Einer der berühmtesten Sammler des 19. Jahrhunderts, Sir Thomas Phillipps, war von dem Gedanken besessen, jede erhaltene Handschrift auf Pergament aufzukaufen und in seinem Anwesen Thirlestaine House in Cheltenham aufzubewahren. Ohne besondere Kenntnisse von alten Manuskripten kaufte er einfach alles und bezahlte jeden Preis. Das Gefühl, das ihn zu immer neuen Erwerbungen antrieb, bezeichnete er selbst als Manie, doch glaubte er, damit auch höheren Zwecken zu dienen. Er wollte die obskuren Bücher für die Nachwelt bewahren und das Interesse der Öffentlichkeit an |152| den halbvergessenen Werken wachhalten, doch sein eigentliches Motiv war wohl weniger selbstlos: »Ich will von jedem Buch auf der Welt ein Exemplar haben«, gestand er seinem Biographen A. N. L. Munby.
Diesem Ziel kam er recht nahe. Im Jahr 1837, in der Mitte seines Lebens, besaß Sir Phillipps nach seinem als Privatdruck veröffentlichten Katalog bereits 23 837 seltene Bücher und Manuskripte. Munby beschrieb den eifrigen Sammler als einen eitlen, egozentrischen, dogmatischen, eigensinnigen, streitsüchtigen und heuchlerischen Menschen, dessen Erfolg sich wohl gerade diesen unschönen Eigenschaften verdankte. Doch all die Kostbarkeiten, die er aufhäufte, konnten Sir Phillipps nicht glücklich stimmen. Ständig quälte ihn die Sorge, seine Sammlung könne nach seinem Tod in alle Winde zerstreut werden. Schließlich versuchte er, die britische Regierung für den Erhalt der Bibliothek in Thirlestaine House zu gewinnen. Benjamin Disraeli, der damalige Schatzkanzler, lehnte jedoch mit Bedauern ab, denn die gestellten Bedingungen waren schlicht unannehmbar: Die Regierung sollte alle Kosten tragen, doch die Kontrolle über Zugang und Nutzung der Sammlung wollte ihr Besitzer nicht aus der Hand geben.

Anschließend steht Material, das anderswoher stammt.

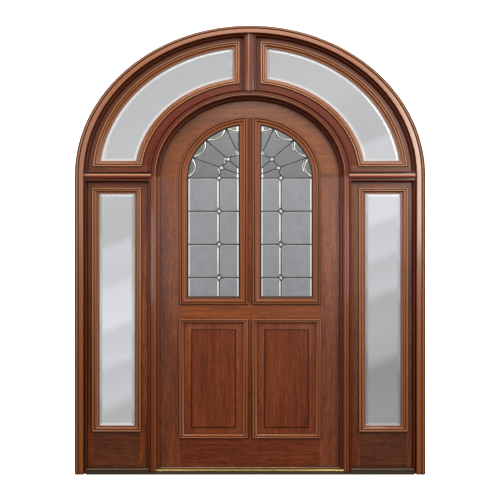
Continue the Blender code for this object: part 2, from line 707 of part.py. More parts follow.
def build_cames(name, opening, panes, side, leaf):
    """One flat lattice: the outline of the light less a hole for each pane."""
    front = LEAF_FRONT + LEADED_DEPTH
    curve = bpy.data.curves.new(name, "CURVE")
    curve.dimensions = "2D"
    curve.fill_mode = "BOTH"
    curve.extrude = CAME_THICKNESS / 2
    outer = inset(opening, MOULD_WEB + EDGE_CLEARANCE)
    holes = [inset(pane, CAME_WIDTH / 2) for pane in panes]
    for outline in [outer] + holes:
        spline = curve.splines.new("POLY")
        spline.points.add(len(outline) - 1)
        for point, (u, w) in zip(spline.points, outline):
            point.co = (side * u, ARCH_RATIO * w, 0, 1)
        spline.use_cyclic_u = True
    lattice = bpy.data.objects.new(name, curve)
    lattice.parent = leaf
    lattice.rotation_euler = (math.pi / 2, 0, 0)
    lattice.location = Vector((0, front + CAME_THICKNESS / 2, SPRING_HEIGHT)) - leaf.location
    bpy.context.scene.collection.objects.link(lattice)
    paint(lattice, LEAD)


def build_leaded_lights(leaf):
    edge, half = LEAF_HALF_WIDTH - LEAF_STILE_WIDTH, MUNTIN_WIDTH / 2
    foot = up(leaf_levels()[2])
    front = LEAF_FRONT + LEADED_DEPTH
    glass_front = front + CAME_THICKNESS + GAP
    glass_back = glass_front + LEADED_GLASS_THICKNESS
    section = glazing_section(LEAF_FRONT, BACK, front - GAP, glass_back + GAP, LIGHT_MOULD_WIDTH)
    opening = arched_outline(edge, half, foot)
    border = LIGHT_MOULD_WIDTH - MOULD_LAP + BORDER_CAME_WIDTH - CAME_WIDTH / 2
    near, far, bottom = half + border, edge - border, foot + border
    panes = level_panes(near, far, bottom) + fan_panes(near, far)
    for side, word in SIDES:
        placed = mirrored(opening, side)
        add(f"{word}_lite_moulding", ring_moulding(placed, section), MAHOGANY, leaf)
        pane = inset(placed, MOULD_WEB + EDGE_CLEARANCE)
        add(f"{word}_leaded_glass", prism(pane, glass_front, glass_back), GLASS, leaf)
        build_cames(f"{word}_lead_cames", opening, panes, side, leaf)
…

Verbittert über die Absage, entwarf Sir Phillipps ein kompliziertes Testament, das sicherstellen sollte, dass jedes Buch seiner Sammlung für immer an seinem Platz blieb, dass kein Buchhändler oder Antiquar die Bände anrührte oder umordnete, dass kein Katholik die Bibliothek betrat und dass der Zugang auch seiner Tochter Henrietta und deren Mann, dem Shakespeare-Experten |153| James Orchard Halliwell, auf Lebenszeit verwehrt blieb. (Phillipps hielt den Schwiegersohn nämlich für einen skrupellosen Bücherdieb, da während dessen Lehrtätigkeit am Trinity College siebzehn wertvolle Manuskripte verschwunden waren.) Die Vorkehrungen waren vergeblich. Einige Jahre nach dem einsamen Tod des unglücklichen Büchernarren wurde sein Testament für ungültig erklärt, und sein Enkel Thomas FitzRoy Fenwick verbrachte mehrere Jahrzehnte damit, die wertvollen Bände an Bibliotheken und Privatsammlungen in aller Welt zu verhökern.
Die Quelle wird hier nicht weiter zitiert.